Thirty-nine workers escaped, but one was killed in the collapse.
“The book is an attempt to bring to the general public the illumination and excitement we experienced as we uncovered the extraordinary history of hydroelectricity at Niagara Falls embedded in the story of people, buildings and ruins,” Schneekloth says.
“Alongside the past and present celebration of the technological achievement of power are the efforts of a series of ‘Free Niagara’ movements to conserve one of the most beautiful places on earth, Niagara Falls.”
She points out that the first phase of the movements originated with such notables as Hudson River school artist Frederic Edwin Church, landscape designer Frederick Law Olmsted and architect Henry Hobson Richardson. Their work, plus exhaustive efforts by many other preservationists of the late 19th century, finally led to the 1885 establishment of the Niagara Reservation, New York’s first state park.
Her education on the history of hydroelectricity at Niagara, Schneekloth says, was a crash course received during the Niagara Power Project relicensing effort in 2003-06, for which she served as a representative of Buffalo Niagara Riverkeeper, negotiating on behalf of the Niagara River.
The book itself, she says, had its origins in the substantial research produced in a design studio called “The Power Trail,” which she taught in fall 2003. Students in that studio, including two of the co-authors, prepared historic documentation on the various power plants, followed by proposals for how this history might be made more visible to the residents and visitors to Niagara Falls, New York and Canada.
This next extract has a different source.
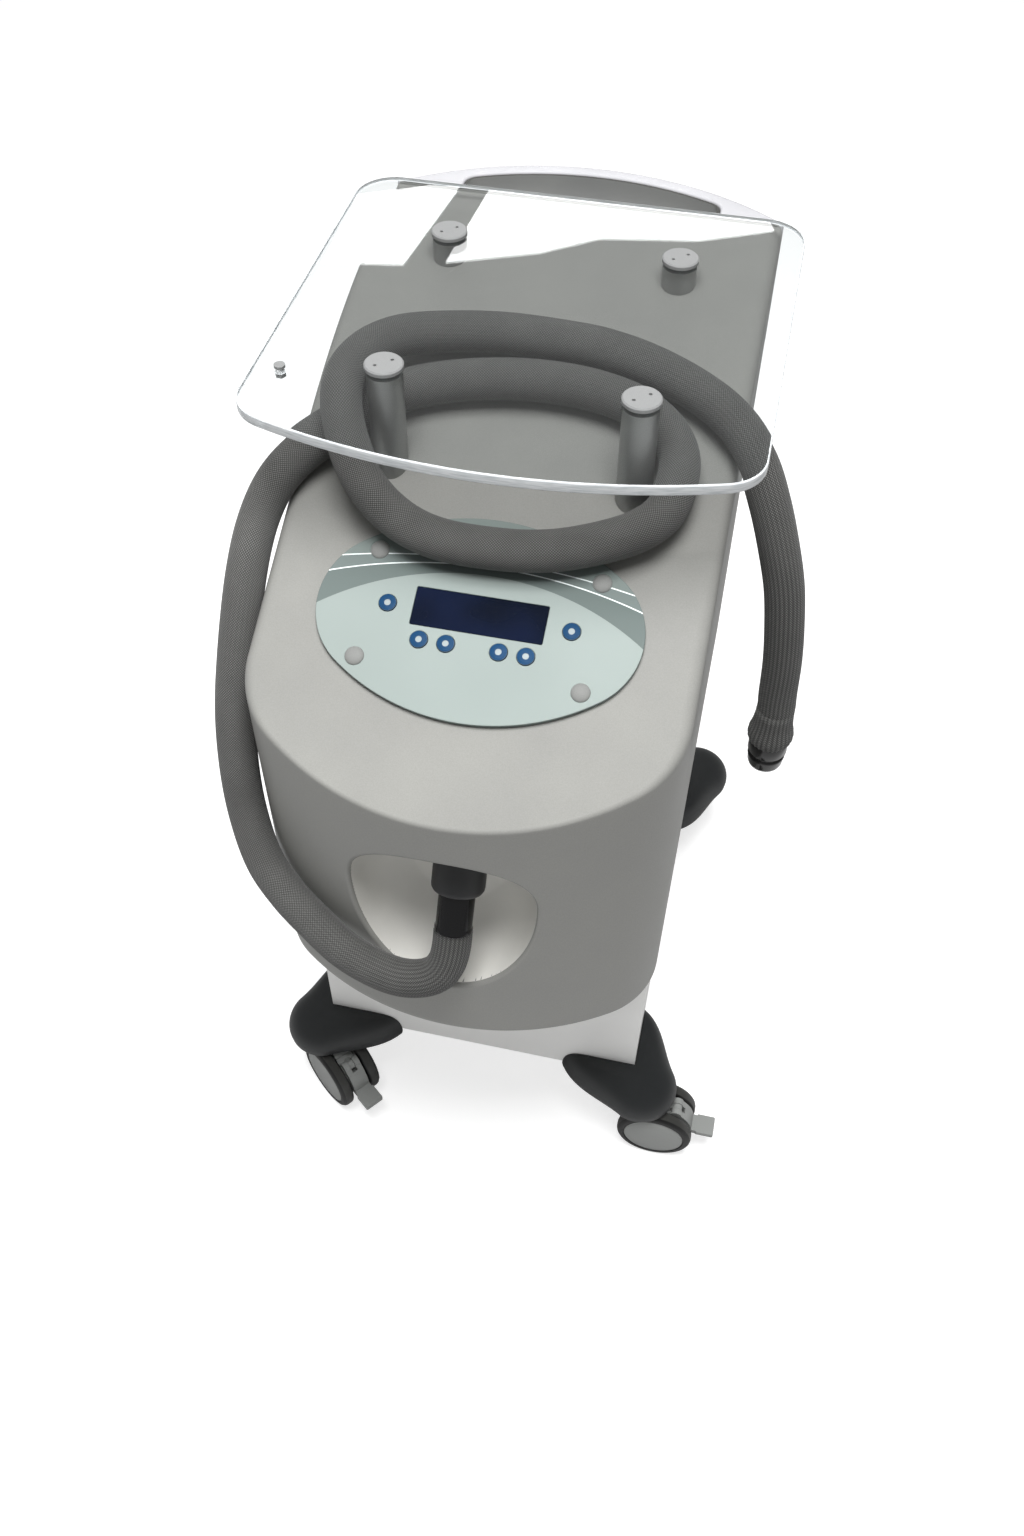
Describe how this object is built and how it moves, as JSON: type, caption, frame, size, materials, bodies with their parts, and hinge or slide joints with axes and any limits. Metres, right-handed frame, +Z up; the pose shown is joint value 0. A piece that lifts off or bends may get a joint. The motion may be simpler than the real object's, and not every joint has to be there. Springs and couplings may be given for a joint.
{
  "type": "cold air therapy machine",
  "caption": "Cold-air therapy cart on twin-wheel casters, with a sloped hood and key panel, a clear tray on posts, a rear handle and a sleeved hose that lies looped round the posts.",
  "frame": {"origin": "on the ground, at the middle of the cart's box in X and Y, the hose and its end pieces left out", "axes": "+Z up, -Y towards the nose and the user, +X to the user's right"},
  "size_m": [0.487, 0.6206, 0.7897],
  "materials": {
    "white_paint": "powder coat, satin white",
    "steel_sheet": "plain sheet",
    "hood_coat": "fine metallic grey lacquer on a moulded hood",
    "socket_grey": "moulded, fine texture",
    "duct_plastic": "moulded",
    "plate_gloss": "glossy, printed from behind in pale aqua",
    "display_dark": "dark window, glossy",
    "post_steel": "turned and brushed",
    "board_green": "circuit board",
    "key_blue": "blue ring, pale middle",
    "tray_clear": "clear cast sheet, polished edges",
    "handle_paint": "light grey moulding",
    "bumper_black": "near black, satin",
    "caster_grey": "moulded nylon, mid grey",
    "tyre_rubber": "black rubber",
    "compressor_paint": "black paint",
    "foam_grey": "insulated box",
    "supply_case": "case, light grey",
    "copper_pipe": "bare copper pipe",
    "inlet_black": "moulded, black",
    "hose_sleeve": "braided grey sleeve with fine blue flecks over a hose",
    "cuff_black": "moulded, black, satin"
  },
  "bodies": {
    "cart": {"base_frame": "white_paint", "front_panel": "white_paint", "side_panels": "white_paint", "rear_panel": "white_paint", "inner_shelf": "steel_sheet", "condenser": "steel_sheet", "hood": "hood_coat", "bay_liner": "hood_coat", "hose_socket": "socket_grey", "handle_grip": "socket_grey", "air_duct": "duct_plastic", "blower_housing": "duct_plastic", "control_plate": "plate_gloss", "display_window": "display_dark", "plate_screws": "post_steel", "front_posts": "post_steel", "rear_posts": "post_steel", "post_caps": "post_steel", "tray_stud": "post_steel", "control_board": "board_green", "tray": "tray_clear", "handle_frame": "handle_paint", "bumper_fl": "bumper_black", "bumper_fr": "bumper_black", "bumper_rl": "bumper_black", "bumper_rr": "bumper_black", "compressor": "compressor_paint", "fan_motor": "compressor_paint", "evaporator": "foam_grey", "power_supply": "supply_case", "refrigerant_lines": "copper_pipe", "mains_inlet": "inlet_black", "hose": "hose_sleeve", "hose_cuff": "cuff_black", "hose_end": "cuff_black"},
    "power_button": {"button_power": "key_blue"},
    "start_button": {"button_start": "key_blue"},
    "key_1_cap": {"key_1": "key_blue"},
    "key_2_cap": {"key_2": "key_blue"},
    "key_3_cap": {"key_3": "key_blue"},
    "key_4_cap": {"key_4": "key_blue"},
    "fan_rotor": {"condenser_fan": "socket_grey"},
    "blower_rotor": {"blower_wheel": "socket_grey"},
    "mains_rocker": {"power_rocker": "inlet_black"},
    "fl_fork": {"caster_fl_body": "caster_grey"},
    "fl_wheels": {"caster_fl_hubs": "caster_grey", "caster_fl_tyres": "tyre_rubber"},
    "fl_pedal": {"caster_fl_pedal": "caster_grey"},
    "fr_fork": {"caster_fr_body": "caster_grey"},
    "fr_wheels": {"caster_fr_hubs": "caster_grey", "caster_fr_tyres": "tyre_rubber"},
    "fr_pedal": {"caster_fr_pedal": "caster_grey"},
    "rl_fork": {"caster_rl_body": "caster_grey"},
    "rl_wheels": {"caster_rl_hubs": "caster_grey", "caster_rl_tyres": "tyre_rubber"},
    "rl_pedal": {"caster_rl_pedal": "caster_grey"},
    "rr_fork": {"caster_rr_body": "caster_grey"},
    "rr_wheels": {"caster_rr_hubs": "caster_grey", "caster_rr_tyres": "tyre_rubber"},
    "rr_pedal": {"caster_rr_pedal": "caster_grey"}
  },
  "joints": [
    {"name": "power_button_press", "type": "slide", "parent": "cart", "child": "power_button", "axis": [0, 0.4226, -0.9063], "range_m": [0, 0.0008], "stiffness_N_per_m": 400, "springref_m": -0.0015},
    {"name": "start_button_press", "type": "slide", "parent": "cart", "child": "start_button", "axis": [0, 0.4226, -0.9063], "range_m": [0, 0.0008], "stiffness_N_per_m": 400, "springref_m": -0.0015},
    {"name": "key_1_cap_press", "type": "slide", "parent": "cart", "child": "key_1_cap", "axis": [0, 0.4226, -0.9063], "range_m": [0, 0.0008], "stiffness_N_per_m": 400, "springref_m": -0.0015},
    {"name": "key_2_cap_press", "type": "slide", "parent": "cart", "child": "key_2_cap", "axis": [0, 0.4226, -0.9063], "range_m": [0, 0.0008], "stiffness_N_per_m": 400, "springref_m": -0.0015},
    {"name": "key_3_cap_press", "type": "slide", "parent": "cart", "child": "key_3_cap", "axis": [0, 0.4226, -0.9063], "range_m": [0, 0.0008], "stiffness_N_per_m": 400, "springref_m": -0.0015},
    {"name": "key_4_cap_press", "type": "slide", "parent": "cart", "child": "key_4_cap", "axis": [0, 0.4226, -0.9063], "range_m": [0, 0.0008], "stiffness_N_per_m": 400, "springref_m": -0.0015},
    {"name": "fan_spin", "type": "hinge", "parent": "cart", "child": "fan_rotor", "pos_m": [0, 0.172, 0.22], "axis": [0, 1, 0], "continuous": true},
    {"name": "blower_spin", "type": "hinge", "parent": "cart", "child": "blower_rotor", "pos_m": [0.008, -0.071, 0.5166], "axis": [1, 0, 0], "continuous": true},
    {"name": "mains_rocker_tip", "type": "hinge", "parent": "cart", "child": "mains_rocker", "pos_m": [-0.07, 0.211, 0.138], "axis": [1, 0, 0], "range_deg": [0, 24]},
    {"name": "fl_swivel", "type": "hinge", "parent": "cart", "child": "fl_fork", "pos_m": [-0.162, -0.194, 0.07], "axis": [0, 0, 1], "continuous": true},
    {"name": "fl_roll", "type": "hinge", "parent": "fl_fork", "child": "fl_wheels", "pos_m": [-0.14388, -0.20816, 0.0375], "axis": [0.6157, 0.788, 0], "continuous": true},
    {"name": "fl_pedal_lift", "type": "hinge", "parent": "fl_fork", "child": "fl_pedal", "pos_m": [-0.12933, -0.21952, 0.06486], "axis": [-0.6157, -0.788, 0], "range_deg": [0, 18]},
    {"name": "fr_swivel", "type": "hinge", "parent": "cart", "child": "fr_fork", "pos_m": [0.162, -0.194, 0.07], "axis": [0, 0, 1], "continuous": true},
    {"name": "fr_roll", "type": "hinge", "parent": "fr_fork", "child": "fr_wheels", "pos_m": [0.185, -0.194, 0.0375], "axis": [0, 1, 0], "continuous": true},
    {"name": "fr_pedal_lift", "type": "hinge", "parent": "fr_fork", "child": "fr_pedal", "pos_m": [0.20345, -0.194, 0.06486], "axis": [0, -1, 0], "range_deg": [0, 18]},
    {"name": "rl_swivel", "type": "hinge", "parent": "cart", "child": "rl_fork", "pos_m": [-0.162, 0.227, 0.07], "axis": [0, 0, 1], "continuous": true},
    {"name": "rl_roll", "type": "hinge", "parent": "rl_fork", "child": "rl_wheels", "pos_m": [-0.185, 0.227, 0.0375], "axis": [0, -1, 0], "continuous": true},
    {"name": "rl_pedal_lift", "type": "hinge", "parent": "rl_fork", "child": "rl_pedal", "pos_m": [-0.20345, 0.227, 0.06486], "axis": [0, 1, 0], "range_deg": [0, 18]},
    {"name": "rr_swivel", "type": "hinge", "parent": "cart", "child": "rr_fork", "pos_m": [0.162, 0.227, 0.07], "axis": [0, 0, 1], "continuous": true},
    {"name": "rr_roll", "type": "hinge", "parent": "rr_fork", "child": "rr_wheels", "pos_m": [0.139, 0.227, 0.0375], "axis": [0, -1, 0], "continuous": true},
    {"name": "rr_pedal_lift", "type": "hinge", "parent": "rr_fork", "child": "rr_pedal", "pos_m": [0.12055, 0.227, 0.06486], "axis": [0, 1, 0], "range_deg": [0, 18]}
  ]
}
Schneekloth, also the landscape director of the UB Urban Design Project in the School of Architecture and Planning, is the author of “Placemaking: The Art and Practice of Building Communities” (1995 with Robert Shibley), “Ordering Space: Types in Architecture and Design” (1994 with Karen Franck), “Changing Places: ReMaking Institutional Buildings” (1992 with Barbara Campagna and Marcia Feuerstein) and, most recently, “Reconsidering Concrete Atlantis: Buffalo Grain Elevators” (2007), which will be part of the Feb. 15 exhibition in Hayes Hall.